I watch the sun slowly sink behind the horizon. A palm tree is outlined in gold against clouds. The evening air is cool and pleasant so I open a window. Sundown starts Yom Kippur. I understand very little about the traditions of this sacred day but do understand that it is a time for self-reflection, prayer, and atonement. This is also a meaningful period within my own life and today is certainly a time for reflection one year after cancer.
It has been just over a year since I was diagnosed with breast cancer. As I reflect upon everything that has happened since that day I find myself a bit overwhelmed. It’s hard to believe I actually went through it all. It all still seems a little disconnected, like a very sad movie instead of the story of my life.
A year ago today I had just met my breast surgeon and I was desperately awaiting a date for my mastectomy. My small A cup breasts were examined almost daily. I spent many days half naked in examination rooms. I was terrified of what my future might hold…surgery, pain, suffering, hair loss, nausea…maybe death. When I think of those days my vision blurs with tears. They were the darkest days of my life. Each second felt like a minute, each minute felt like an hour, each day felt like a year.
I was wrapped deeply in despair. It was as if a dimmer switch had been turned down on my life. All I could see was myself and my illness. The rest of the world was darkness. I could see no future, no past, just my body and the moment I was in and each moment was torture.
And there was so much pain. Weeks and weeks of daily pain. When I awoke after my mastectomy I couldn’t see normally. I experienced a rare side affect of anesthesia called nystagmus where I could not control my eye movements. Then, the pain was excruciating. Every movement of my upper body sent jagged razors of pain through my chest, arms, and back. It even hurt to breath. I had T-rex arms for weeks and was unable to twist, extend my arms, open jars, or reach over my head.
When I recovered from the mastectomy the two months of expansion and reconstruction began. The rock-hard expanders grated on my chest wall and sent bolts of electric pain across my chest and down my sides. For weeks it felt like I was wearing an “electric bra” from the constant painful pins and needles. With each size expansion my chest muscles stretched and spasmed almost continuously.
When my employers learned of my diagnosis, they cut my pay in half. They took full advantage of my illness and my inability to recruit other work. After the 50% pay cut I struggled to pay the bills and was forced to dip into savings. Even a year later I am still struggling to get back to my pre-illness earning capacity.
Then there was the second surgery, another recovery but much faster and less painful than the first. I became a mid-C cup, far larger than my natural A. And finally, deemed “cancer free” the recovery phase began.

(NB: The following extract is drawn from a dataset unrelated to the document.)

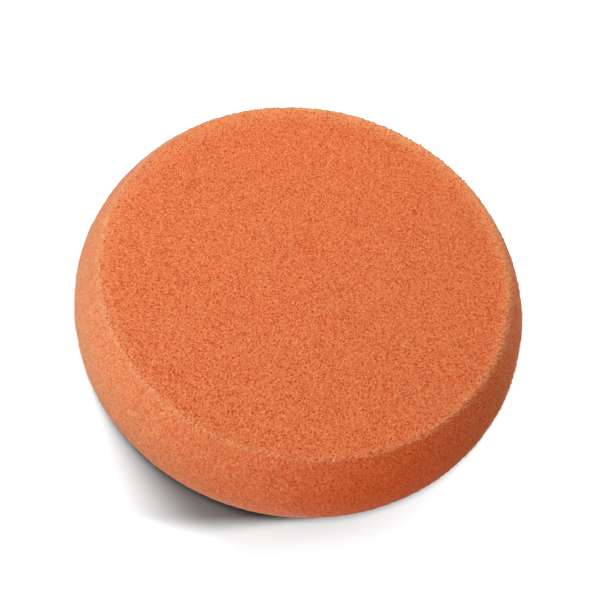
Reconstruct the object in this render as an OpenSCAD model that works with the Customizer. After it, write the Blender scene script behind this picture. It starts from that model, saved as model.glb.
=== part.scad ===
// Round foam polishing pad with a loop-fabric back.
// The pad lies on the tips of its loops at z = 0, with its axis on Z and the working face up.
// The origin is the centre of the back. All sizes are in millimetres.

/* [Pad] */
// Diameter at the widest plane of the wall
pad_d = 150; // [125:1:180]
// Height from the tips of the loops to the working face
pad_h = 30; // [26:0.5:34]

/* [Wall] */
// Radius of the bulging wall in section
bulge_r = 30; // [28.5:0.5:40]
// Height of the widest plane above the tips of the loops
widest_h = 9; // [6:0.2:12]
// Rounding between the wall and the working face
edge_r = 1.6; // [0.5:0.1:3]

/* [Backing] */
// How far the loop fabric stops short of the foam's back edge
backing_inset = 1; // [0.2:0.1:4]
// Height of the loops above the base fabric
pile_h = 1.2; // [0.8:0.1:2]
// Thickness of the knitted base fabric
knit_t = 0.6; // [0.3:0.1:1]
// Thickness of the hot-melt film between the fabric and the foam
film_t = 0.2; // [0.1:0.05:0.4]

/* [Hidden] */
$fn = 180;

// The layers, from the tips of the loops up
knit_z = pile_h;
film_z = knit_z + knit_t;
foam_z = film_z + film_t;

// The wall's arc, seen in section as [radius from the axis, height]
pad_r = pad_d / 2;
bulge_c = [pad_r - bulge_r, widest_h];
foam_back_r = bulge_c[0] + arc_reach(bulge_r, widest_h - foam_z);
backing_r = foam_back_r - backing_inset;

// The rounded edge touches the working face, and crosses the wall's arc by a hair
// so that the two join cleanly
edge_lap = 0.02;
edge_z = pad_h - edge_r;
edge_c = [bulge_c[0] + arc_reach(bulge_r - edge_r + edge_lap, edge_z - widest_h), edge_z];
edge_aim = (edge_c - bulge_c) / norm(edge_c - bulge_c);
edge_touch = bulge_c + edge_aim * bulge_r;

// How far an arc of radius r reaches sideways at a height h from its centre
function arc_reach(r, h) = sqrt(r * r - h * h);

// Half of the foam's section: a slice of the wall's arc with the rounded edge on top of it
module foam_section() {
    intersection() {
        translate(bulge_c) circle(r = bulge_r);
        translate([bulge_c[0], foam_z]) square([bulge_r, edge_touch[1] - foam_z]);
    }
    translate([0, foam_z]) square([bulge_c[0], edge_touch[1] - foam_z]);
    polygon([[0, edge_touch[1]], edge_touch, [edge_c[0], pad_h], [0, pad_h]]);
    translate(edge_c) circle(r = edge_r);
}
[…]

Recovery has had its share of disaster. As I pushed the limits of my weakened body I fell not once but twice. The first fall led to skinned knees. The second fall, while attempting to jog, was much more serious and led to a broken hand and another long recovery requiring multiple specialist visits and weeks of occupational therapy.
When my immune system didn’t kick back in after several months we discovered I have a genetic form of immune compromise that will never resolve. It can progress and worsen over time. I will always need to be careful.
Professionally, three months ago I finally got my feet under me and recruited a well-paying pulmonary contract lasting a year and half that would allow me the ability to balance work and self-care. I spent three months of administrative work paying fees, getting the state license, and hospital privileges, only to have the job cancelled a mere two weeks before the start date leaving me again without reliable income and at least three to four months from the possibility of another contract. Ouch.
There have been some bright spots in the year as well. The person I have become is more beautiful than the person I was before. I am kinder, more mindful, more humble, more appreciative, and more grateful. My faith is strong and my relationship with God much closer than ever before. I am more in tune with my body and take much better care of myself than before my diagnosis.
My relationships have grown and changed. My husband and I are closer now than we were a year ago. Though some friends have let me down, some have remained loyal and steadfast. I don’t make nearly what I used to, but I do have a part time night job that allows me to pay the bills most months and only occasionally dip into savings. My hand has mostly recovered and I am slowly adding walking and yoga back into my daily routines. I also started the ThroughLightAndDark blog which has helped me immensely to process my experiences and emotions. I even wrote two books which I am now editing in hopes that someday they may be published.
As night settles over the world outside my window, these reflections of the past year drift through my mind one by one as if carried on the breeze. Over the past year I have traveled this path through times of light and times of complete darkness. I move forward with the hopes that the next year will be better than the last. Still, I am prepared for the worst and accept there are many challenges yet to come.
These reflections leave me feeling a little sad. I wish I could go back to a year ago and hug that me tightly and tell her that she would survive and come out a stronger better person. But now it is time to let the past go for now. With cautious hope I look to the future. I wonder what the next year will bring and what new challenges lay ahead.
If I can survive cancer I can survive anything so bring it on.